Problem: Open Variable-length record format as streamlf

Hello!
I wish to Open Variable-length record format as streamlf format file.

open (file,mode,0,"rfm=stmlf")

cant do it for me.

What I'm doing wrong?
7 REPLIES 7
Alexey Chupahin
Occasional Advisor

Re: Problem: Open Variable-length record format as streamlf

I find a solution
I forget "ctx=stm"

John Gillings
Honored Contributor

Re: Problem: Open Variable-length record format as streamlf

Alexey,

Simple answer is "you can't do that". If the file is variable length, that's the end of it. Just open it, and RMS will interpret the record format for you, returning records in a manner that makes sense in whatever programming language you're using.

What are you really trying to achieve?

A crucible of informative mistakes
Hein van den Heuvel
Honored Contributor

Re: Problem: Open Variable-length record format as streamlf

Glad to read you found a solution.
Whether a file is variable-length or stream-xxxis a permanent attribute. As such the 'rfm=stmlf' is only a CREATE time option. As yo probably know, you can verify an existing file with DIR/FULL or F$FILE(file,"RFM").
You can change the RFM through CONVERT
(VMS 8.3: CONVER/FDL="RECORD; FORMAT STREAM_LF" var stm
Mostly the RFM _should_ be transparent to the application though!

Regards,
Hein.



Alexey Chupahin
Occasional Advisor

Re: Problem: Open Variable-length record format as streamlf

Thank you all for answers,

In Clamav antivirus porting process, I find a problem viruses in var-record format html files cannot be detected. I just find that a
read() function looks like
i=read(fd, *buffer, 256);
reads only 30 symbols instead of 256.
If I change file attributest to
SET FILE/ATTR=(RFM:STMLF)
it works nice.

when I add in open() function "ctx=stm","rfm=stmlf" it solves my problem.
This is non-good approach may be?
Hein van den Heuvel
Honored Contributor

Re: Problem: Open Variable-length record format as streamlf

Stick with just ctx=stm

You are NOT supposed to do a SET FILE/ATTR=(RFM:STMLF) on a variable length file unless you know exactly what you are doing, in which case you would not ask here.

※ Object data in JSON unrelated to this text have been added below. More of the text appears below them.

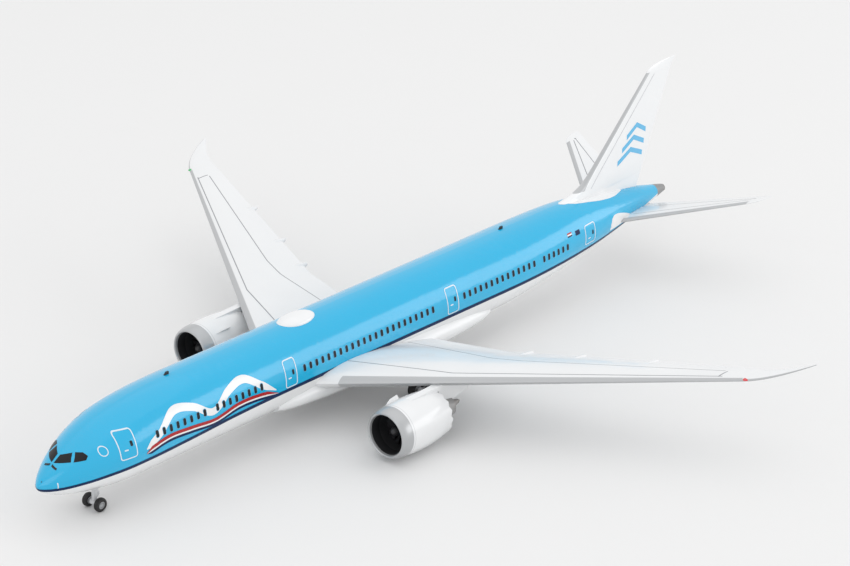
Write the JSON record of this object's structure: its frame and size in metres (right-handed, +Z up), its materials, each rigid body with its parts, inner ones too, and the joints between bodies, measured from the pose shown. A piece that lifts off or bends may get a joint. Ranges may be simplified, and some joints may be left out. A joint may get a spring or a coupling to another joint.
{
  "type": "desktop airliner model",
  "caption": "Die-cast desktop model of a long twin-engine airliner on its landing gear, with rolling wheels, turning fans and a socket for a display stand.",
  "frame": {"origin": "on the ground plane the tyres stand on, below the middle of the model's length and on its centre line", "axes": "+X aft from the nose, +Y to starboard, +Z up"},
  "size_m": [0.3422, 0.304, 0.0816],
  "materials": {
    "blue_paint": "glossy sky-blue enamel on cast metal",
    "white_paint": "glossy white enamel on cast metal",
    "silver_paint": "satin silver enamel",
    "grey_paint": "satin grey enamel",
    "fan_paint": "black moulded fan",
    "steel": "plain drawn steel",
    "black_plastic": "moulded black bush",
    "hub_paint": "silver-grey cast hub",
    "tyre_rubber": "soft black tyre"
  },
  "bodies": {
    "airframe": {"upper_fuselage_shell": "blue_paint", "lower_fuselage_shell": "white_paint", "vertical_fin": "white_paint", "belly_fairing": "white_paint", "left_wing": "white_paint", "right_wing": "white_paint", "left_tailplane": "white_paint", "right_tailplane": "white_paint", "left_nacelle": "white_paint", "right_nacelle": "white_paint", "left_engine_pylon": "white_paint", "right_engine_pylon": "white_paint", "satellite_dome": "white_paint", "nose_gear_leg": "white_paint", "left_main_leg": "white_paint", "right_main_leg": "white_paint", "left_bogie_beam": "white_paint", "right_bogie_beam": "white_paint", "left_inlet_lip": "silver_paint", "right_inlet_lip": "silver_paint", "tail_cone": "grey_paint", "left_core_nozzle": "grey_paint", "right_core_nozzle": "grey_paint", "antenna_blades": "grey_paint", "assembly_screws": "steel", "wing_spar": "steel", "left_fan_shaft": "steel", "right_fan_shaft": "steel", "stand_socket": "black_plastic"},
    "nose_wheels": {"nose_axle": "steel", "nose_left_hub": "hub_paint", "nose_right_hub": "hub_paint", "nose_left_tyre": "tyre_rubber", "nose_right_tyre": "tyre_rubber"},
    "left_front_wheels": {"left_front_axle": "steel", "left_front_left_hub": "hub_paint", "left_front_right_hub": "hub_paint", "left_front_left_tyre": "tyre_rubber", "left_front_right_tyre": "tyre_rubber"},
    "left_rear_wheels": {"left_rear_axle": "steel", "left_rear_left_hub": "hub_paint", "left_rear_right_hub": "hub_paint", "left_rear_left_tyre": "tyre_rubber", "left_rear_right_tyre": "tyre_rubber"},
    "right_front_wheels": {"right_front_axle": "steel", "right_front_left_hub": "hub_paint", "right_front_right_hub": "hub_paint", "right_front_left_tyre": "tyre_rubber", "right_front_right_tyre": "tyre_rubber"},
    "right_rear_wheels": {"right_rear_axle": "steel", "right_rear_left_hub": "hub_paint", "right_rear_right_hub": "hub_paint", "right_rear_left_tyre": "tyre_rubber", "right_rear_right_tyre": "tyre_rubber"},
    "left_fan": {"left_fan_rotor": "fan_paint"},
    "right_fan": {"right_fan_rotor": "fan_paint"}
  },
  "joints": [
    {"name": "nose_wheels_roll", "type": "hinge", "parent": "airframe", "child": "nose_wheels", "pos_m": [-0.1459, 0, 0.00254], "axis": [0, 1, 0], "continuous": true},
    {"name": "left_front_wheels_roll", "type": "hinge", "parent": "airframe", "child": "left_front_wheels", "pos_m": [-0.00695, -0.0245, 0.00343], "axis": [0, 1, 0], "continuous": true},
    {"name": "left_rear_wheels_roll", "type": "hinge", "parent": "airframe", "child": "left_rear_wheels", "pos_m": [0.00065, -0.0245, 0.00343], "axis": [0, 1, 0], "continuous": true},
    {"name": "left_fan_spin", "type": "hinge", "parent": "airframe", "child": "left_fan", "pos_m": [-0.0464, -0.04865, 0.01085], "axis": [1, 0, 0], "continuous": true},
    {"name": "right_front_wheels_roll", "type": "hinge", "parent": "airframe", "child": "right_front_wheels", "pos_m": [-0.00695, 0.0245, 0.00343], "axis": [0, 1, 0], "continuous": true},
    {"name": "right_rear_wheels_roll", "type": "hinge", "parent": "airframe", "child": "right_rear_wheels", "pos_m": [0.00065, 0.0245, 0.00343], "axis": [0, 1, 0], "continuous": true},
    {"name": "right_fan_spin", "type": "hinge", "parent": "airframe", "child": "right_fan", "pos_m": [-0.0464, 0.04865, 0.01085], "axis": [1, 0, 0], "continuous": true}
  ]
}
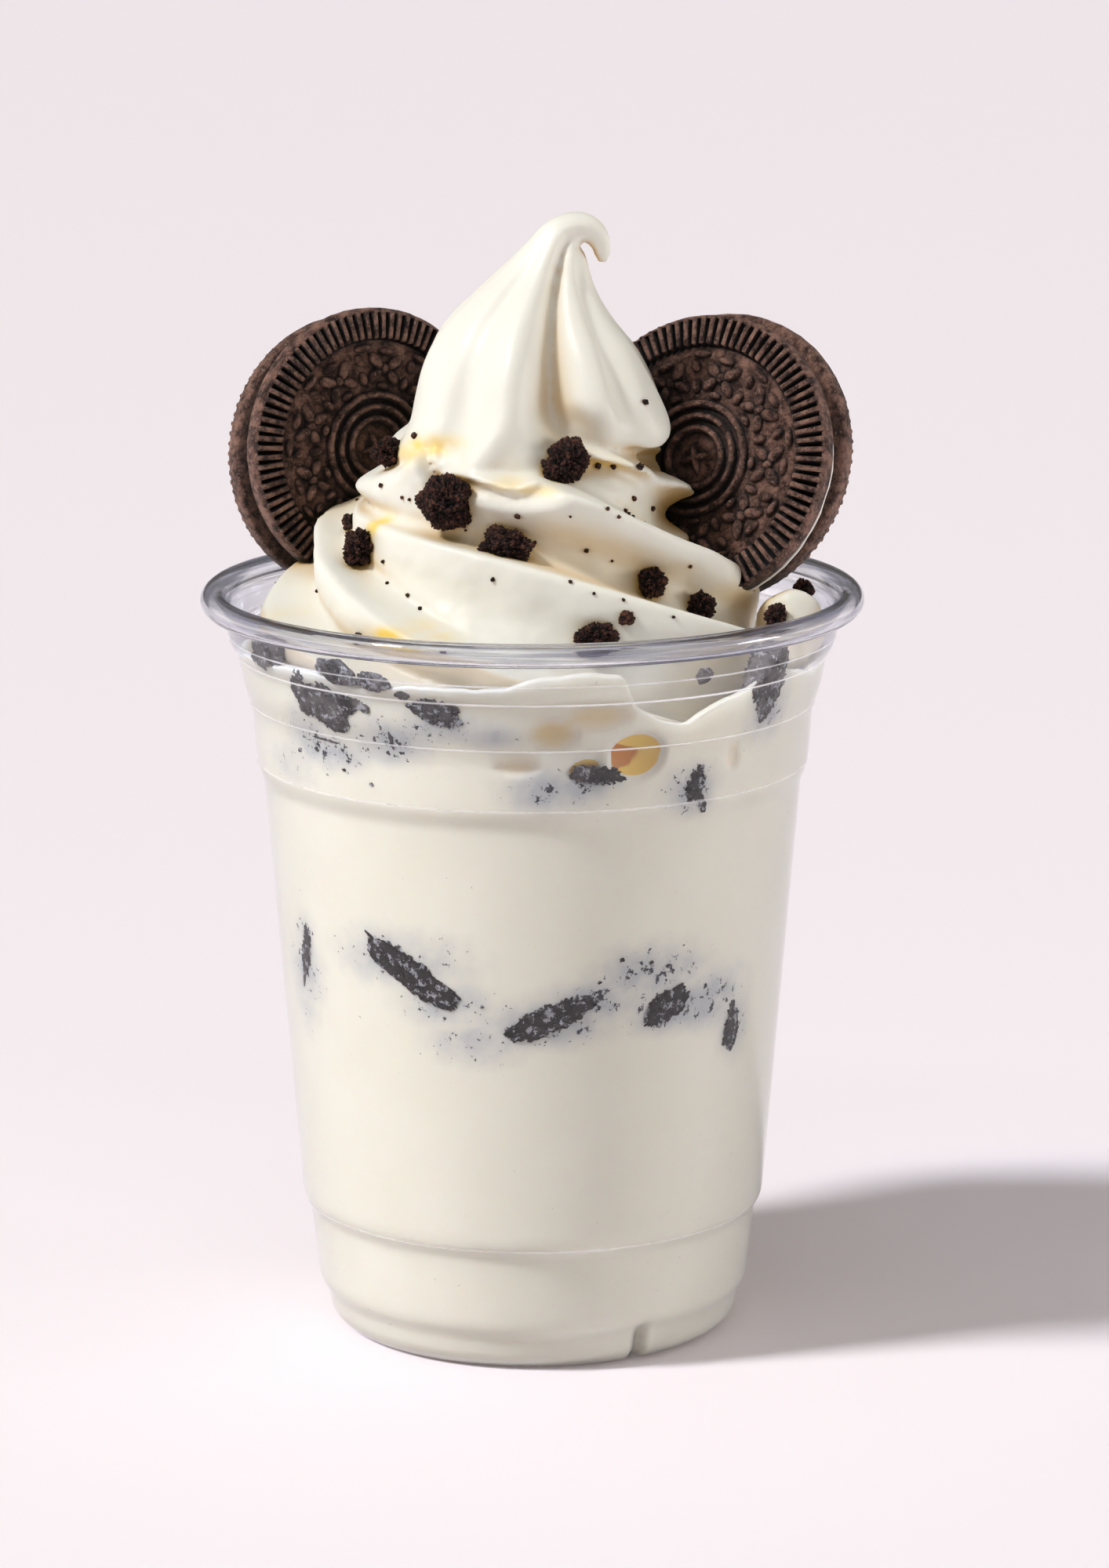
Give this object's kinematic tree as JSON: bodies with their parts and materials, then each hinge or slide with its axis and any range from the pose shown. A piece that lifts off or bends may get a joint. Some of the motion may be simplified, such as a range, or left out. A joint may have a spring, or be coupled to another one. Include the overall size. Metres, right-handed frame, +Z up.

By doing that the record length (16 bit binary integer record header and optional 8 bit word allignment fill per record will show up in the data stream creating nasty surprises.

Regards,
Hein.


Jansen_8
Regular Advisor

Re: Problem: Open Variable-length record format as streamlf

Some explanantion of how the files were created and the reason of the question:

I'm trying to use ClamAV ported by Alexey to perform an automatic virus-scan on all my incoming E-mails. To intercept the E-mail contents I use the package DELIVER (from Hunter's site???). This package written in Pascal give the file with a variable record format.

Than I use ClamAV to check the file, but no virusses are detected ever. However if you change the file format (set file/attr=rfm:stmlf) ClamAV suddenly detects the "correct" virus (as discovered by Alexey last night)

Jouk
Hoff
Honored Contributor

Re: Problem: Open Variable-length record format as streamlf

ClamAV isn't dealing with RMS record structures correctly. (Yes, my grasp of the obvious is on display once again.)

On Unix, everything is a byte stream.

On OpenVMS, it's a record stream and the tool or the C RTL has to reassemble it. Depending on the record structures, a straight byte-stream operation will potentially encounter either the VFC bytes, or the carriage control, or other such low-level record data. Sequential files are not directly transportable, save for a very few specific formats.

This looks to be the same basic problem as the Apache web server hit. You might look to see what was done to adjust that code. (There was a release or two where all files served by SWS/Apache had to be stream LF, and that was fixed in the most recent release(s).

--

Haven't looked to see if ClamAV is dealing with the polymorphic or metamorphic malware that's now loose in the wild. But that's fodder for another discussion.